Hitachi Command Suite (formerly Hitachi Storage Command Suite) delivers management along three dimensions in support of  the system as it does for all of the company's  systems. 3D management simplifies operations and lowers costs along three distinct dimensions:
Manage up to scale with the largest infrastructure deployments
Manage out with breadth to manage storage, servers and the IT infrastructure
Manage deep with the integration required to manage the multivendor resources of today’s complex data centers
Command Suite provides integrated storage resource management, tiered storage and business continuity software solutions allowing customers to align their storage with application requirements based upon metrics including Quality-of-Service, Service Level Objectives, Recovery Time Objectives and Recovery Point Objectives. Hitachi Command Suite employs a use case-driven, step-by-step wizard-based approach that allows administrators to perform tasks such as new volume provisioning, configuration of external storage, and creation/expansion of storage pools easily on the fly.

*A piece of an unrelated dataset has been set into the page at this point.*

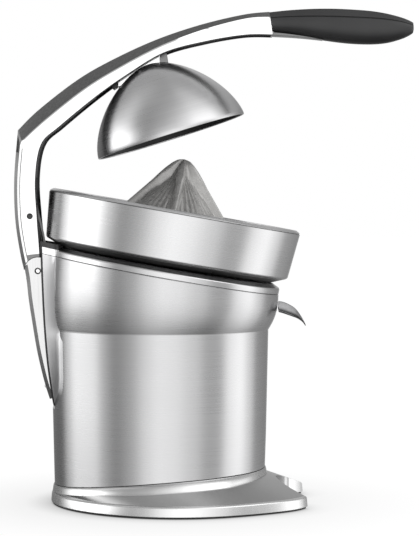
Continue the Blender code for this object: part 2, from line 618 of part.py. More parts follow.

Hitachi Command Suite is composed of the following software
products:
Hitachi Basic Operating System
Hitachi Dynamic Provisioning
Hitachi Device Manager
Hitachi Dynamic Link Manager Advanced
Hitachi Basic Operating System V
Hitachi Universal Volume Manager
Hitachi Dynamic Tiering
Hitachi Command Director
Hitachi Storage Capacity Reporter, powered by APTARE
Hitachi Tiered Storage Manager
Hitachi Tuning Manager
Hitachi Virtual Server Reporter, powered by APTARE

Hitachi Command Suite also supports management interfaces such as SNMP and SMI-S.